The report said that there was clear evidence that human rights violations had taken place and that coalition forces had arrived on the scene very quickly after the air strikes and “cleaned the area”, removing evidence of “shrapnel, bullets and traces of blood”, The Times said. It said women there had their hands tied behind their backs.

It called for “an in-depth investigation (to) be carried out to ensure that such tragedies are not repeated; and that the protection of civilian lives becomes a primary concern in the fight against terrorism in Afghanistan”.

The wedding party raid was not the first U.S. air strike to kill Afghan civilians and it both angered President Karzai and has fuelled anti-American sentiment in the country.

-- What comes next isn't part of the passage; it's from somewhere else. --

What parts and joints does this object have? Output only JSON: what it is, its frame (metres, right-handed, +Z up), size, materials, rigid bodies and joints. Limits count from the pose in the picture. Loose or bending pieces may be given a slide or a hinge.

Pentagon officials have said that cameras fixed to the AC-130’s gun turrets showed gunfire coming from the ground, but the Pentagon has not released the film, as it has on previous occasions, preventing independent analysis of whether it was anti-aircraft artillery or celebratory rifle fire, The Times reported.

The Pentagon declined to comment on the U.N. report, but said all matters arising from the incident were under consideration by U.S. Central Command and that charges against the servicemen involved had not been ruled out.

U.N. sources quoted by the Times said the report was prepared by “experienced and reputable U.N. people, who have been in the region a while and know it well.”

A joint U.S.-Afghan team is investigating the strike, but nothing has been disclosed and no timescale has been given on when the findings will be made public.

One U.N. official put it: “The more it drags on, the harder it is to prove and probably the people investigating want it to go slowly and die away.”